* start DATA SECTION *
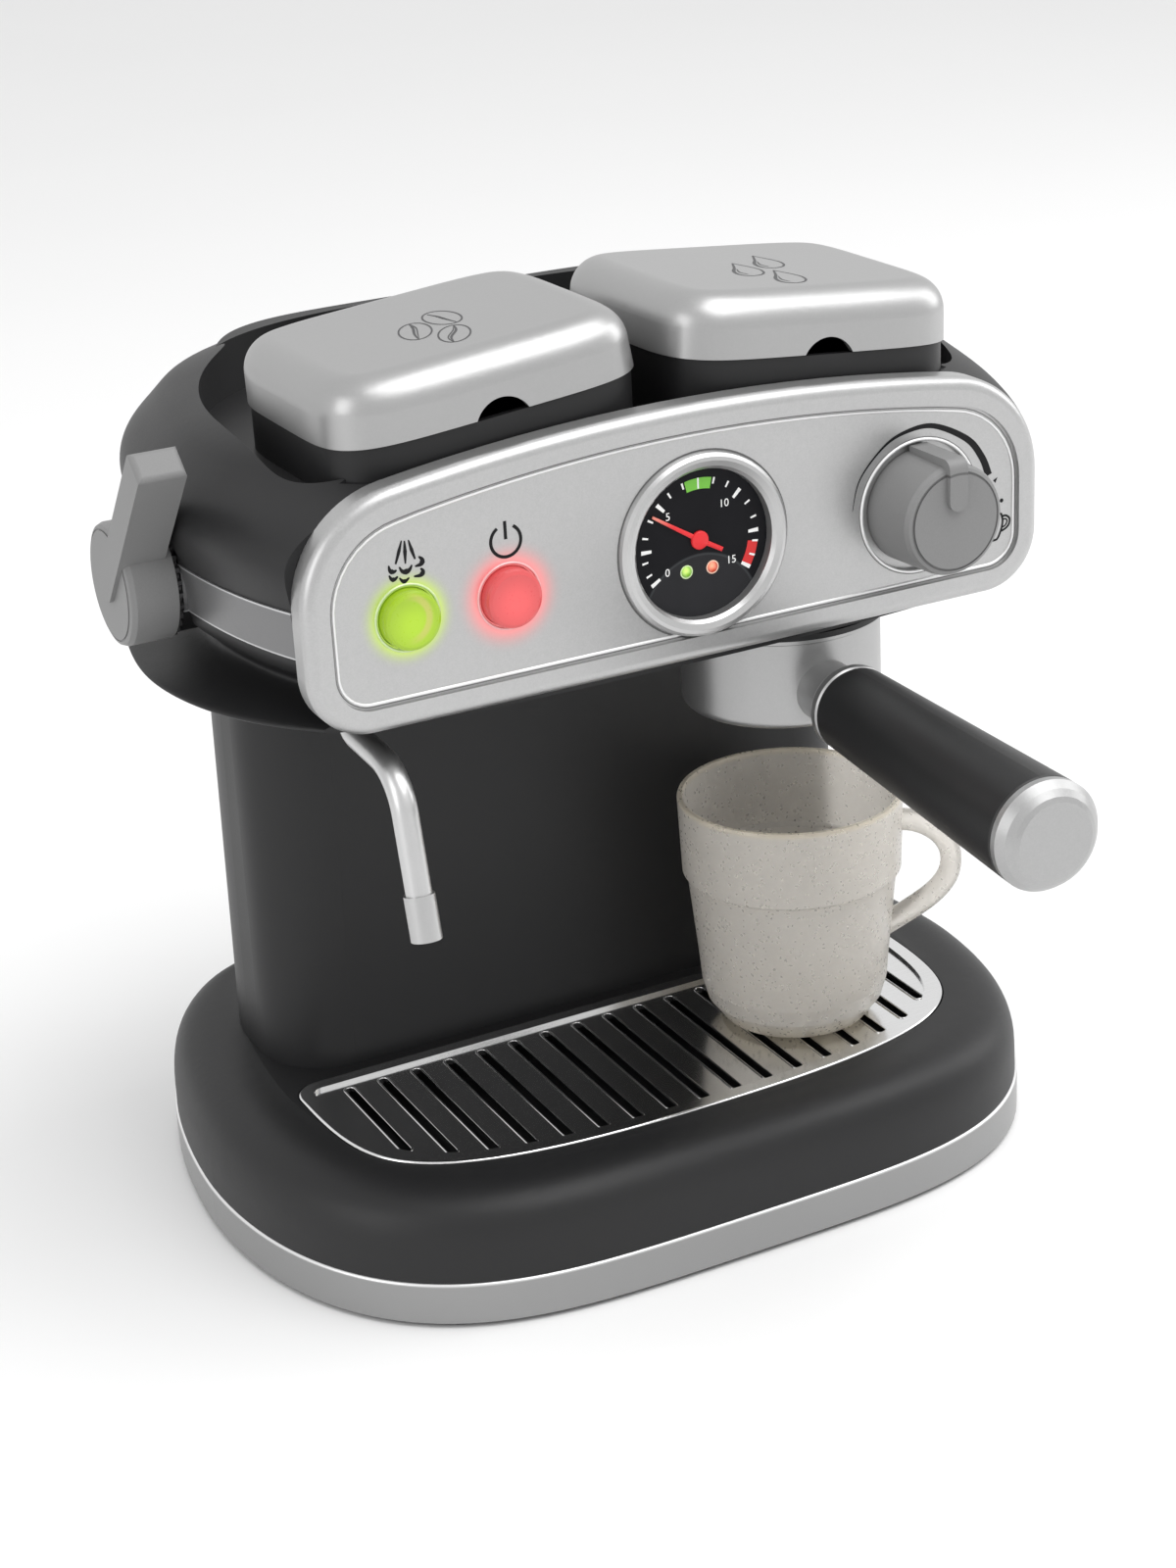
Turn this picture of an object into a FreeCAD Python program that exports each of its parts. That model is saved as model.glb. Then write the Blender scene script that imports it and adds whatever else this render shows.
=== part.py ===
import FreeCAD
import Part
import math
import os

# Toy espresso coffee maker, in millimetres. X runs to the right, Y to the back and Z up.
# The origin is the middle of the base, on the surface that it stands on.

Vector = FreeCAD.Vector
up = Vector(0, 0, 1)
back = Vector(0, 1, 0)
right = Vector(1, 0, 0)

# Clearances
running_clearance = 0.06
moving_gap = 0.3
wall = 2.5

# Base
base_half_width = 130.0
base_front = 98.7
base_back = 99.0
base_side_power = 3.9
base_round_power = 2.12
base_back_side_power = 7.5
base_back_round_power = 1.6
plate_bottom = 0.8
plate_lip = 0.7
plate_thickness = 2.5
plate_top = plate_bottom + plate_lip + plate_thickness
plate_inset = 0.8
ring_top = 14.0
ring_thickness = 3.0
base_top = 38.5
base_wall = 3.0
base_shoulder_side = 25.0
base_shoulder_front = 20.5
base_shoulder_back = 2.0
base_shoulder_power = 3.5
base_step = 0.6
foot_radius = 8.0
foot_sunk = 0.5
foot_x = 88.0
foot_y = 52.0

# Drip grate and the well under it
grate_half_width = 102.1
grate_back_y = 0.6
grate_middle_y = 44.7
grate_reach = 120.0
grate_side_power = 2.5
grate_front_power = 8.0
grate_top = 38.9
grate_thickness = 2.6
grate_rim_width = 4.6
grate_rim_height = 1.0
grate_corner = 8.0
slot_count = 17
slot_pitch = 10.85
slot_width = 2.6
slot_inset = 5.4
slot_back_inset = 7.8
well_floor = 27.0
well_ledge = 4.0

# Column
column_half_width = 101.0
column_top_half_width = 99.0
column_front = 5.2
column_back = 86.0
column_front_corner = 22.0
column_back_corner = 48.0
column_bottom = 22.0
column_draft = 1.6
socket_wall = 2.5
socket_ledge = 5.0

# Rear cover
cover_half_width = 43.0
cover_bottom = 52.0
cover_top = 158.0
cover_corner = 9.0
cover_thickness = 2.5
louvre_count = 7
louvre_pitch = 7.0
louvre_width = 2.6
louvre_length = 46.0
louvre_middle_z = 118.0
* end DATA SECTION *
| OBJECTIVE |
How many lines of the listing above include the word "that"? Reply with the number alone.

| ANSWER FOR THIS EXERCISE |
2